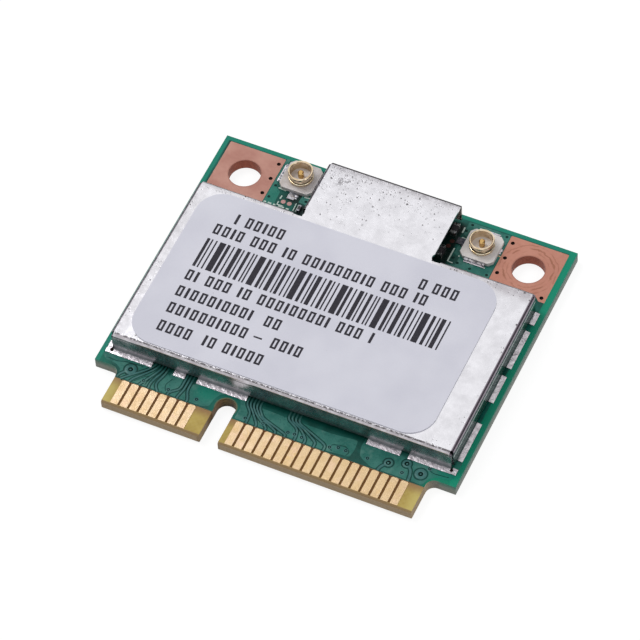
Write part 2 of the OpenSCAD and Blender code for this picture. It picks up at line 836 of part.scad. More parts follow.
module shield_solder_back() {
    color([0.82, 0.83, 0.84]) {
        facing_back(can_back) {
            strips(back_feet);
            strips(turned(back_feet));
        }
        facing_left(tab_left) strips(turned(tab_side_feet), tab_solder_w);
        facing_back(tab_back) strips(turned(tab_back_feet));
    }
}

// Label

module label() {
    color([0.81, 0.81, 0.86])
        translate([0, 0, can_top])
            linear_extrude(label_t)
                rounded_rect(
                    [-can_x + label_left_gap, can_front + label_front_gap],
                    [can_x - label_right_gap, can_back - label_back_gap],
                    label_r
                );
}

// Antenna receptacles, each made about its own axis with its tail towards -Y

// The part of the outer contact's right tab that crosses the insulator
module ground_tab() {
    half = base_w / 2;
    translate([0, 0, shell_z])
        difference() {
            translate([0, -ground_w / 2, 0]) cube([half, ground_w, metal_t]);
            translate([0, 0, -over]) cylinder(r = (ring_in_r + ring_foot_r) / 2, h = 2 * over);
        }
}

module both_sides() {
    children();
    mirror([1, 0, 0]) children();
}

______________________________

Print the material verbatim, all of it.

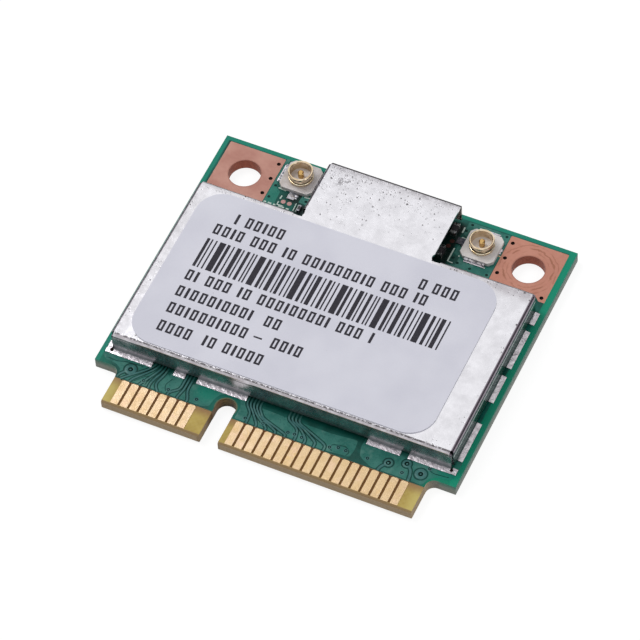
Write part 2 of the OpenSCAD and Blender code for this picture. It picks up at line 836 of part.scad. More parts follow.
module shield_solder_back() {
    color([0.82, 0.83, 0.84]) {
        facing_back(can_back) {
            strips(back_feet);
            strips(turned(back_feet));
        }
        facing_left(tab_left) strips(turned(tab_side_feet), tab_solder_w);
        facing_back(tab_back) strips(turned(tab_back_feet));
    }
}

// Label

module label() {
    color([0.81, 0.81, 0.86])
        translate([0, 0, can_top])
            linear_extrude(label_t)
                rounded_rect(
                    [-can_x + label_left_gap, can_front + label_front_gap],
                    [can_x - label_right_gap, can_back - label_back_gap],
                    label_r
                );
}

// Antenna receptacles, each made about its own axis with its tail towards -Y

// The part of the outer contact's right tab that crosses the insulator
module ground_tab() {
    half = base_w / 2;
    translate([0, 0, shell_z])
        difference() {
            translate([0, -ground_w / 2, 0]) cube([half, ground_w, metal_t]);
            translate([0, 0, -over]) cylinder(r = (ring_in_r + ring_foot_r) / 2, h = 2 * over);
        }
}

module both_sides() {
    children();
    mirror([1, 0, 0]) children();
}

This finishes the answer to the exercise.